Sunday, June 19, 2022

Someone died in the neighborhood

There's someone died in our neighborhood. It was all too sudden. I didn't know him and most likely so was he to me. But not's the story about.

It was supposed to be the usual face in our neighborhood where summer energy was on its peak. Everyone was on their spot fanning away their seasonal outburst of grumpiness towards the heat while kids were at their own phase, absorbed and oblivious to any kind of inconvenience. I was also planted to my seat and doing my actual task of listening to a podcast. I was absorbed too but still grounded to the other noises polluting the surrounding. Then I heard a few people panicking about something, the air seemed like it turned dry and heart stopping, and distant voices were trying to reach out something I couldn't make out. But given the jostling nature of our street, I was made to believe that nothing serious happened at that brief moment, like it was just a loud and confused noise and there's nothing worthy from it that I had to stand up and protrude my neck from our window just to check what was commotion I thought was happening. So I went through the day but still carrying that mystery at the back of my head which I felt really happened. That's when I asked my sister when she went upstairs and joined me in our working/study station. They were slouching in the second floor when that happened so I thought maybe they might have heard a little clearer bits of story from outside.

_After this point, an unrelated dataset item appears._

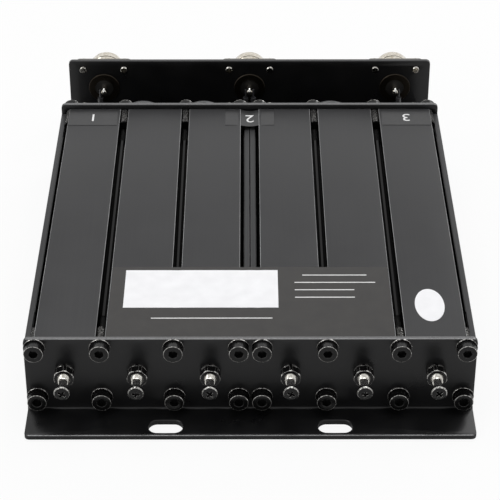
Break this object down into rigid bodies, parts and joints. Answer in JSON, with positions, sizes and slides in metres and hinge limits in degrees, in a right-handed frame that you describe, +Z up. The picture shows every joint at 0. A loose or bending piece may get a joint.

I almost missed tapping that one letter on my keyboard when she flatly told me that someone died from a heart attack. It was the guy named 'Nestor' who I knew of, he was more known as 'pilay' who rides an old-fashioned bicycle around the street as he couldn't walk because of his left leg. I was shocked. He was literally dead. I didn't know him personally but just by thinking that he was sitting there on the street corner while his bicycle, as I could picture it, resting against the wall, and he felt that throbbing pain against his chest and the last thing that everyone knew about he was already hovering between life and death on the ground while the world is still going on oblivious of that one life already being taking out. This reminds me of Virginia Woolf's Death of the Moth which I enjoyed reading back when I was in college. This short story is about the life of the moth which, from the perspective of the persona, was too small to be cared about by the world. When it was close to dying, the persona threw this question out almost like soliloquizing, in a world that so gigantic what is the death of a small specie in it? And when the persona thought that the moth has already lost any signs of life, she looked around and saw that the afternoon rush of autumn was still untouchable. The sky was still bleeding with colors of the season, birds were at their happy state as always, and the treetops were still whooshing its way along with the wind current. And not even a soul realized that a moth has just lost it life.

Thinking about what happened last Friday, how does it feel when you are just only about on your last few breaths before your death? And you are just doing your usual thing, like hanging by in the streetcorner, probably sitting and taking your time to tame any form of growing uncomfortability due to cruel summer, then after just a few blinks when you feel like you will just take another heartbeat, you're gone. Is this how life also looks like when you still have a long stretch of thread but suddenly something cut it off?

I remember the last part of my reading in Woolf's The Death of Moth when I said that life might be mysterious but at least we have an access on it. Unlike death, words we usually associate with it are just empty adjectives to materialize it but the truth is we don't know what death really is. Just as much as we have no idea when, where, and how does the death would knock us off. The thought might not yet be as scary as living and suffering in life, but can you imagine that you are just doing your normal day and the next that the people around you knows is you aren't breathing anymore?

How about your dreams? Those little whispers of what ifs and when that happens?

How about your secret manifestations in life?

How about your goals in every ten years of life? When you reach 30, 40, 50, and so on. 

How about the life you haven't envisioned yet but still you want to experience once you get there? 

How about the supposed many chances in life when you can't still figure out yet what you heart truly wants?

How about the many uncertainties you hated at first when you're starting but you know in time you'll realize that these are the things worthy of heart-pounding moments?

How about your dream for yourself? I know, you are still not closing the idea of having your own family, when you can build the home you have been longing for ever since you have already realized that you aren't really at home when growing up. When you can translate your love without judgements and when you can start your life anew with those people who you will entrust your worries and happiness to.

Even as much as we want to die at times, we know that deep in our hearts, we are still hoping for the world to just be gentle with us. We still want this life because of those people who chose us despite the reasons not to. We still want this life because we are not letting of go of that hope that maybe we just have to wait a little longer before we reach that contentment. We still want this life because it is still fun. At the end of the day, we only want nothing but to love and beloved.